Chin National Day offers ray of hope

Chin National Day offers ray of hope
by -
Mizzima

Despite grinding poverty and an ongoing food crisis, the ethnic people of Chin State celebrated their national day for the first time in 30 years on February 20.

65th-Chin-National-Day-Chins-dance-in-IndianapolisCeremonies and events were held in state capital Hakha and other towns across the region, as well as in Yangon and Naypyitaw.

Writing for Chinland Guardian, Van Biak Thang said, “Celebrations of the 65th Chin National Day in Chin State brought a renewed ray of hope for the Chin people who had faced restrictions to hold their historic day in Burma for decades.”

The Hakha ceremony was jointly organized by the Chin National Front (CNF) and the Chin State government. Festivities included traditional sports, song and dance, and was attended by many exiled Chins who were returning to their homeland for the first time in years, if not decades.

Speaking on behalf of the CNF, the 2007 Martin Luther King award winner Dr. Lian Hmung Sakhong said, “Commemorating Chin National Day today re-establishes the 65-year struggle of the Chin as a nationalist movement.”

Stressing that the ceremony is inseparably connected with the pro-democracy cause, the renowned Chin academic continued: “Whenever anti-democracy forces were in power, the celebration of Chin National Day was banned. Just as democracy was suppressed, so was permission to observe our national day.”

Chin National Day has its roots in the Falam Conference of February 18-20, 1948, when 5,000 Chin representatives voted to overturn their traditional feudal system in favor of a democratic vote to elect local officials.

The ceremony was banned under the reign of the military junta in Myanmar, but a meeting in December between the CNF and the Union government re-established February 20 as Chin National Day and an official state holiday.

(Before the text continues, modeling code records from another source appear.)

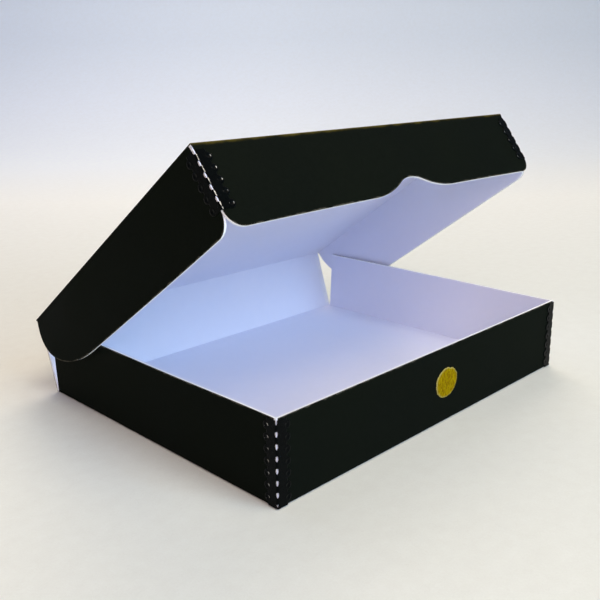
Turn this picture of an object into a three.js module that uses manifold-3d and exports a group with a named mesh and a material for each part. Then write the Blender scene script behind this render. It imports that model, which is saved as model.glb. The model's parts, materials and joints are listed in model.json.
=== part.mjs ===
// Archival box: a hinged-lid print box of lined board, black outside and white inside, standing half open.
// Tray, spine and lid are one creased sheet, and metal edges close its four front corners.
// Millimetres. +X runs right along the front, +Y to the back, +Z up.
// The origin lies on the table, at the middle of the closed tray's footprint.
import * as THREE from 'three';
import { mergeVertices } from 'three/addons/utils/BufferGeometryUtils.js';
import Module from 'manifold-3d';

const wasm = await Module();
wasm.setup();

// Tray, outside
const width = 262;
const depth = 210;
const wallHeight = 47.2;

// Lined board: black cover paper glued on a white core
const coreThick = 1.25;
const paperThick = 0.2;
const glueLine = 0.05;
const boardThick = coreThick + glueLine + paperThick;
const paperStep = paperThick + glueLine; // where a panel starts above the paper that crosses its crease
const creaseGap = 0.3; // between panels that meet at a crease or a corner
const panelInset = boardThick + creaseGap;

// Metal edges
const stripGauge = 0.35;
const stripGap = 0.2; // between strip and board
const stripOuter = stripGap + stripGauge;
const bendClearance = 0.05; // between the bend and the board's sharp corner
const stripWaist = 6.4; // a leg's reach between its teeth
const toothRadius = 2.3;
const toothPitch = 6.35;
const toothSides = 14;
const slotWidth = 2.4; // across the corner
const slotLength = 3.1;
const shortestSlot = 0.8;
const endLand = 1; // metal left between the closed end and its slot
const dimpleRadius = 1.1;
const dimpleDepth = 0.2;
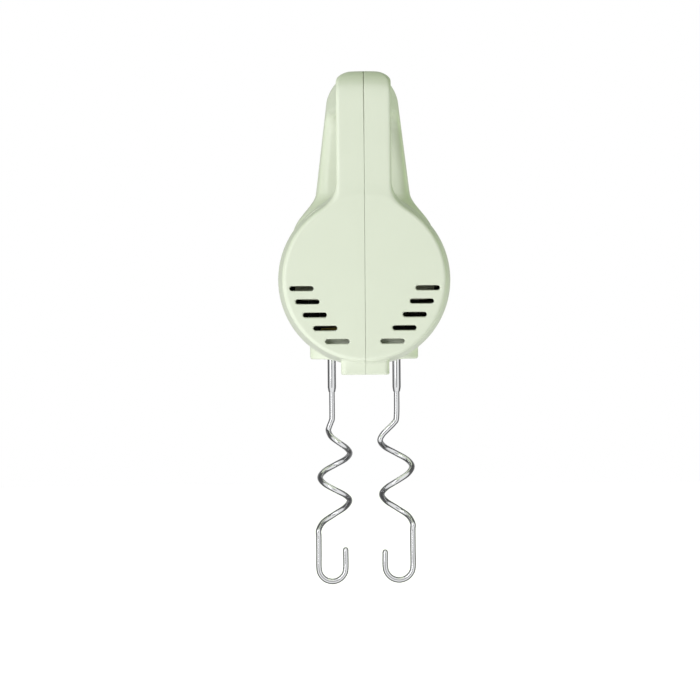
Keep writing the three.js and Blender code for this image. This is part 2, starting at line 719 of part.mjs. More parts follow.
function addSpindlesAndHooks() {
  const gear = spindleGear();
  const circlip = cut(tube(6.3, 8, 7.4, 8.3, { sides: 18 }), block([0, -1.5, 0], [9, 1.5, 20]));
  const sleeve = cut(
    join(
      turned([[0, -62.6], [2.15, -62.6], [SLEEVE_R, -60.4], [SLEEVE_R, 1], [1.8, 2.2], [0, 2.2]], { sides: 16 }),
      block([-4, -0.6, -34], [4, 0.6, -26]),
    ),
    rod(WIRE_R + 0.3, -70, -29.6, { sides: 16 }),
  );
  const wires = {
    left: wire(hookCurve(LEFT_TURNS, -1, 7.4, -174.1, -154), WIRE_R, 72),
    right: wire(hookCurve(RIGHT_TURNS, 1, -7.4, -173.5, -155.5), WIRE_R, 72),
  };
  for (const [name, side] of SIDES) {
    const spindle = group([side * HOOK_X, HOOK_Y, 0]);
    add(`spindle_gear_${name}`, nylon, gear, { to: spindle, at: [0, 0, MOTOR_Z] });
    add(`spindle_circlip_${name}`, steel, circlip, { to: spindle });
    add(`spindle_bush_${name}`, bronze, tube(6.3, 8.6, -37.6, -31, { sides: 18 }), { to: spindle });
    add(`thrust_washer_${name}`, steel, tube(6.3, 9.4, -30.6, -29.8, { sides: 18 }), { to: spindle });
    const hook = group([0, 0, 0], spindle);
    add(`hook_sleeve_${name}`, chrome, sleeve, { to: hook });
    add(`hook_wire_${name}`, chrome, wires[name], { to: hook });
  }
}

// ---------------------------------------------------------------- gear frame, electrics and leads

function addFrameAndElectrics() {
  const bearingHoles = rod(5.3, 100, 200, { sides: 16 })
    .rotate([-90, 0, 0])
    .translate([0, 0, MOTOR_Z]);
  const frame = cut(
    join(
      block([-30, 112, 4], [30, 166, 7]),
      block([-32, 112, -22], [32, 116, 7]),
      block([-12, 160.5, -10], [12, 164.5, 7]),
    ),
    bearingHoles,
    ...SIDES.map(([, side]) => rod(6.3, 0, 10, { x: side * HOOK_X, y: HOOK_Y })),
  );
  add("gear_frame", grey, frame);
  for (const [name, side] of SIDES) {
    const screw = join(rod(2.6, 0, 2, { sides: 12 }), rod(1.3, -26.5, 0.5, { sides: 8 }));
    add(`stator_screw_${name}`, steel, screw.rotate([90, 0, 0]), {
      at: [side * 28.2, 54, MOTOR_Z],
    });
  }
  add("suppressor_capacitor", mustard, block([-24, 30, -34], [-10, 46, -26]));
  const boardPiece = join(
    block([9, 151, 56], [10.6, 163, 78]),
    block([10, 152, 60], [14, 161, 72]),
  );
  add("speed_board", board, boardPiece);

  const leads = {
    inlet_lead_live: [liveWire, [
      [-1.5, 16, -40], [-3, 12, -34], [-6, 7, -22], [-6, 6.4, 10], [-6, 6.4, 60], [-6, 7.5, 92],
      [-7, 20, 100.2], [-7, 50, 99.2], [-7, 64.4, 101.5],
    ]],
    inlet_lead_neutral: [neutralWire, [
      [1.5, 16, -40], [3, 12, -34], [6, 7, -22], [6, 6.4, 10], [6, 6.4, 60], [6, 7.5, 92],
      [7, 20, 100.2], [7, 50, 99.2], [7, 64.4, 101.5],
    ]],
    motor_lead: [liveWire, [
      [-9, 112, 104.5], [-11, 121, 104.5], [-12, 128.4, 98], [-12, 128.4, 60], [-14, 117, 36],
      [-16, 100, 28], [-16, 95.5, 24],
    ]],
  };
  for (const [name, [material, route]] of Object.entries(leads)) {
    add(name, material, wire(through(route), 1, 20, 5));
  }
}

addCasing();
addControls();
addEjector();
addMotor();
addSpindlesAndHooks();
addFrameAndElectrics();

export default mixer;
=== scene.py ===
# Looks of the hand mixer: smooth casing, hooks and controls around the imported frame,
# with materials, light and camera.
# Lengths in the casing's formulas are millimetres, as in the CAD; meshes are written in metres.
import json
import math

import bpy
import numpy as np
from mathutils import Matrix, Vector


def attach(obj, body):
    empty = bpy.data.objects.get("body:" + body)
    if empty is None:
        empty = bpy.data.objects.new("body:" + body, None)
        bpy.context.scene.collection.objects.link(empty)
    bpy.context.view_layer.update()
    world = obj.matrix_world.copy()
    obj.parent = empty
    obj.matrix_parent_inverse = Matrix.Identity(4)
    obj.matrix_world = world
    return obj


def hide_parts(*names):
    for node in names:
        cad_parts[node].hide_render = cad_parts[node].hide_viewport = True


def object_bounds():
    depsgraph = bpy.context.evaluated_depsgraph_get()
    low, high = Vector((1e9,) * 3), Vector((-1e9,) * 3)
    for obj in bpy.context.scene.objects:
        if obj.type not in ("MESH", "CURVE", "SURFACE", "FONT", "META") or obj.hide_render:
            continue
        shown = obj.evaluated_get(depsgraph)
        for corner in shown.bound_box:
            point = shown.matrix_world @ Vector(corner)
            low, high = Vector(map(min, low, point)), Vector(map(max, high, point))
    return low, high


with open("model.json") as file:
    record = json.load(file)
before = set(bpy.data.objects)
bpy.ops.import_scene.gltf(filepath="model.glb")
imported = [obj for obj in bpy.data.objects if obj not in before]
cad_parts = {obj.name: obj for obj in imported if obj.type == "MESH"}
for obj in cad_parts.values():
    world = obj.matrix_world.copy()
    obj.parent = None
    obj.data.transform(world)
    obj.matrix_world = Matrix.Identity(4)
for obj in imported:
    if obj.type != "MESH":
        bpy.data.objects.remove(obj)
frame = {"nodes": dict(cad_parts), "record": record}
CAD_LOW, CAD_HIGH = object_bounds()
MM = 0.001

# ---------------------------------------------------------------- driving dimensions, in millimetres

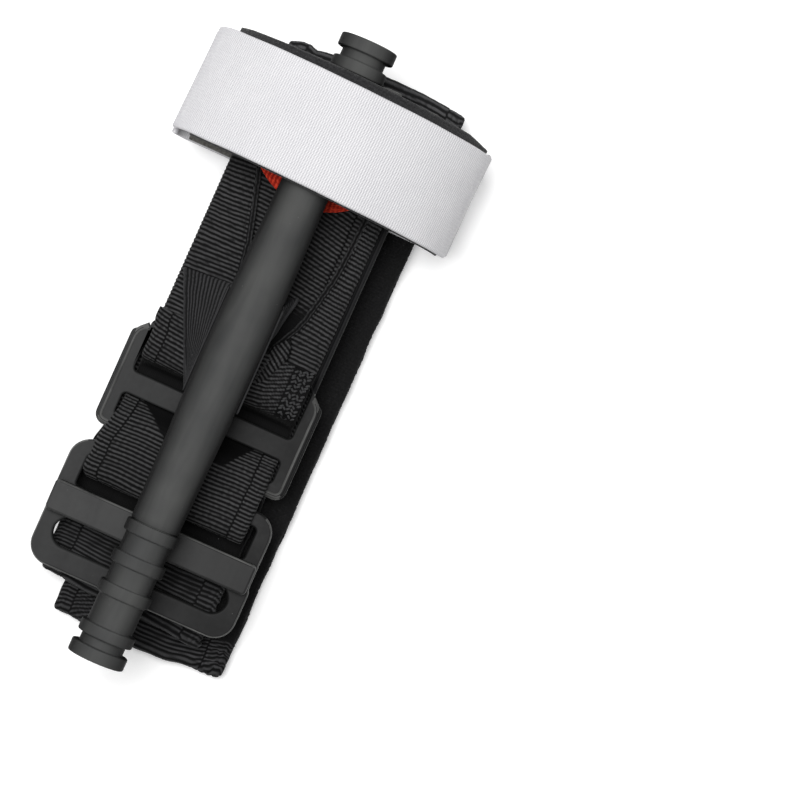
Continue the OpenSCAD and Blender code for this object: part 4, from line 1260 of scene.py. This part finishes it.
def backPath(inset):
    # flat under the plate with both ends turned up to the hinge line, in x and z
    z = backLow[2] + timeLook["thick"] / 2 + inset
    bend = loopMidZ - z
    return evenSteps(np.vstack([arcPoints((-loopA + inset + bend, loopMidZ), bend, 180, 270, 12),
                                arcPoints((loopA - inset - bend, loopMidZ), bend, 270, 360, 12)]), 0.2)


finishPiece(turnedSheet("time_strap_back_tape", *backPath(0), timeLook["thick"], y0, y1, twill, 107,
                        timeLook["backShift"]),
            whiteTape, ["time_strap_back"], "pack")
innerLine, innerWay = backPath(timeLook["thick"] / 2 + 0.4)
keep = (innerLine[:, 0] < -18) & (innerLine[:, 0] > -30)
finishPiece(turnedSheet("time_strap_back_lining", innerLine[keep], innerWay[keep] - innerWay[keep][0], 0.7,
                        y0 + 0.35, y1 - 0.2, fuzzy, 109, timeLook["backShift"]),
            liningPale, ["time_strap_back"], "pack")
print("time strap closed")

# Sewing

sewLook = {"thread": 0.13, "stitch": 1.35, "inward": 1.25, "seamStep": 2.0,
           "tackThread": 0.27, "tackColumns": (14.5, 15.35, 16.2, 17.05, 17.9), "tackStep": 0.92}


def lipSeams(look):
    # starts and ends of stitches at a fixed distance from each lip's edge, one after the other
    y = np.arange(6, 60, look["seamStep"])
    return [np.concatenate([placed(np.interp(y + ahead, sheathY, edge) + side * look["inward"], y + ahead,
                                   sheathHigh[2] - 0.02) for edge, side in zip(lipEdges, (-1, 1))])
            for ahead in (0, look["stitch"])]


sheathSewing = stitches("sheath_seam_thread", *lipSeams(sewLook), sewLook["thread"])
finishPiece(sheathSewing, threadBlack, ["sheath_stitching"], "pack")


def loopHeight(y):
    # top of the buckle webbing's upper stretch at a place along it
    line = softCorners(loopPath[:5], 2.0)[::-1]
    return np.interp(y, line[:, 0], line[:, 1]) + loopLook["thick"] / 2


def tackZone(look):
    # short slanted stitches in close columns, leaning one way and the other in turn
    y, x = np.meshgrid(np.arange(-9.6, 2.3, look["tackStep"]), look["tackColumns"], indexing="ij")
    lean = np.where(np.arange(len(look["tackColumns"])) % 2 == 0, 0.40, -0.34)[None] + 0 * y
    draw = np.random.default_rng(7)
    x = x + draw.uniform(-0.22, 0.22, x.shape)
    y = y + draw.uniform(-0.3, 0.3, x.shape) + 0.25 * (x - 14)
    return [placed(x + way * lean, y + way * 0.3, loopHeight(y + way * 0.3) - 0.05).reshape(-1, 3) for way in (-1, 1)]


tacks = stitches("buckle_loop_tack_thread", *tackZone(sewLook), sewLook["tackThread"])
finishPiece(tacks, threadBlack, ["buckle_loop_stitching"], "pack")
print("sewing done")
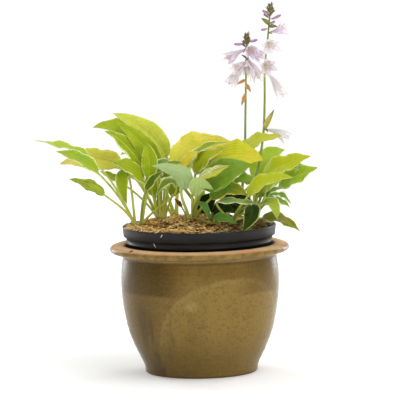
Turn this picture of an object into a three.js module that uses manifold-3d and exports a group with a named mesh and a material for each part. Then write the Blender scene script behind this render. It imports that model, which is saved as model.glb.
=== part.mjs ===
// Potted hosta: a glazed stoneware pot, a nursery pot standing in it, soil, mulch, leafy shoots
// and two flower scapes.
// Millimetres, +Z up. The origin is the middle of the stoneware pot's base, and -Y is the side seen first.
import * as THREE from 'three';
import { mergeVertices } from 'three/addons/utils/BufferGeometryUtils.js';
import Module from 'manifold-3d';

const wasm = await Module();
wasm.setup();

// Driving dimensions
const GAP = 0.3;
const ROUND_SEGMENTS = 32;

const POT_HEIGHT = 192.4;
const POT_FOOT_RADIUS = 82;
const POT_RIM_RADIUS = 134;
const POT_MOUTH_RADIUS = 111;
const POT_NECK_RADIUS = 117;
const POT_RIM_DEPTH = 11;
const POT_RIM_NOSE = 5;
const POT_NECK_DROP = 3;
const POT_WALL = 8.5;
const POT_FLOOR = 12;
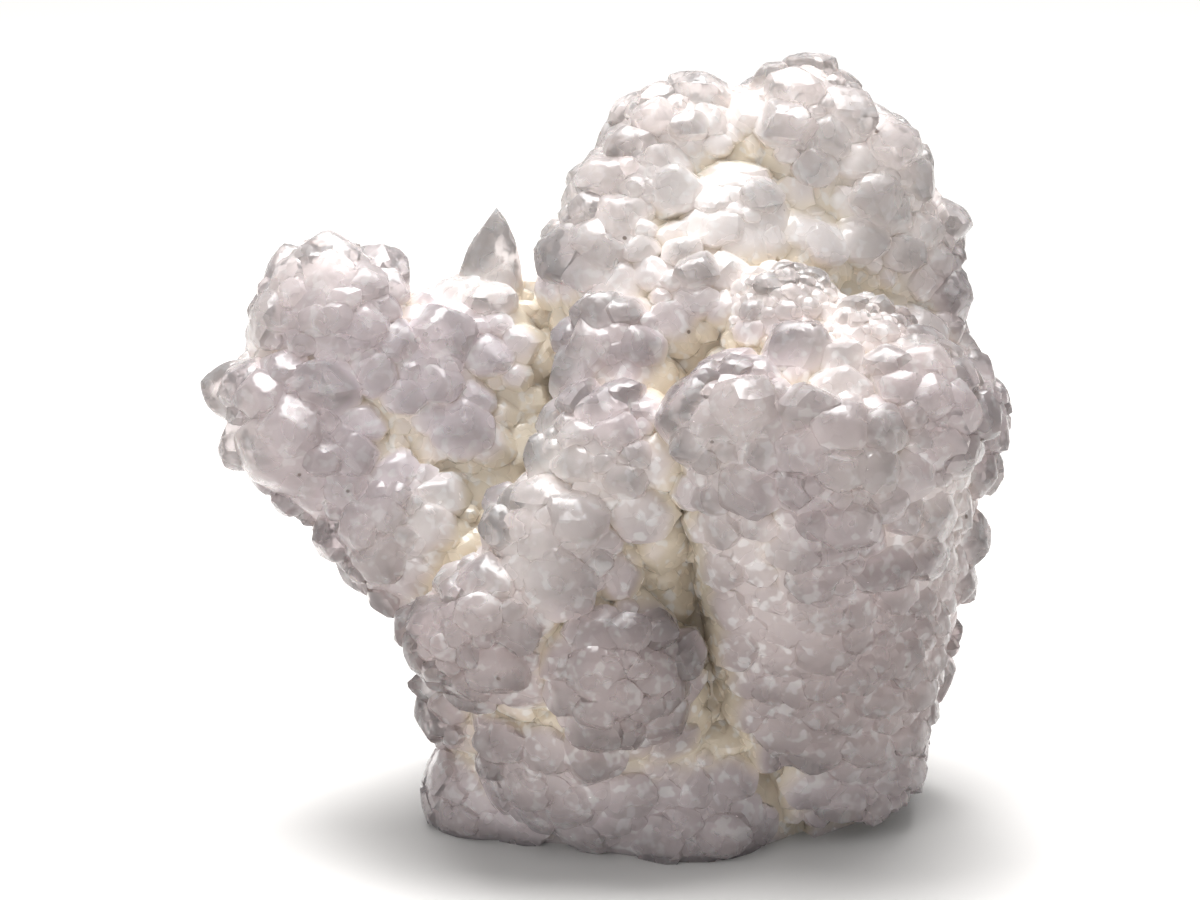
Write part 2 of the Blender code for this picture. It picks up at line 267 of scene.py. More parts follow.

Wednesday’s festivities in Hakha were attended by Union Ministers Soe Thein and Win Tun, Chin State Chief Minister Pu Hung Ngai and other state ministers, Chin MPs, and members of the CNF who in January 2012 signed a ceasefire agreement with the central government after 23 years of resistance.

In December, the CNF went a step further in signing a 27-point plan with a government delegation in Yangon, which encompassed education, health, human rights, resources and various other social and economic issues, as well as the re-establishment of Chin National Day.

In Naypyitaw, a ceremony to mark the occasion was attended by opposition leader Aung San Suu Kyi and Lower House speaker Thura Shwe Mann.

President Thein Sein visited the Chin State capital on Saturday, February 16, with a delegation that included the ministers of health, education, forestry, immigration, and science and technology.

On Sunday, the Myanmar President announced that the central government will support Chin State’s infrastructure of roads, and will ensure supplies of water and electricity.

Speaking to Mizzima reporter Kun Chan, the Chin State Agricultural Minister Van Thawng said that Thein Sein authorized the State government to install a 66 kW power grid, and to improve roads such as the Hakha – Ganggaw (Magway Region) Highway, and the Hakha – Kalay (Sagaing Region) Highway.

“Thein Sein said that the Chin State government has responsibility to fulfill the needs of people in the area. He said the local authorities have to do whatever they can, and that for matters beyond their capability, they can request help from the central government,” said Van Thawng.

The President also gave directions on state education and for the re-opening of the Falam Agricultural Institute.

But Chin State has yet to recover from the 2007-09 “mautum, a catastrophic event meaning “bamboo death”, which occurs in Chin State and the surrounding regions every 48 years when the flowering of a bamboo plant causes an intense rat infestation. The rats subsequently eat the bamboo plants, reproduce exponentially and attack farmers’ crops.

A survey carried out between January 7 and February 10 by State MP Pu Lal Maung Cung, who is a CNF member, concluded that severe food shortages were common across the state, and that cases of starvation were reported.

“About 22 villages in Than Tlang Township, including Vailam, Zanak and Vanzangtlang areas, were surveyed by Pu Lal Maung Cung,” wrote Khonumthung News on February 15. “Zanak tlang area is the most affected by starvation among the three areas in Than Tlang, so the government and Hluttaw representatives are obliged to solve the problem here first, said Pu Lal Maung Cung.”

Food shortages and water supply problems were reported in other parts of the region.

The Chin ethnic group makes up the majority of the mountainous state's 500,000 people, some 70 percent of whom are Christians. Sparsely populated and officially the poorest state in the country, the region remains one of the least developed areas in Myanmar and has the highest unemployment rate at 73 percent.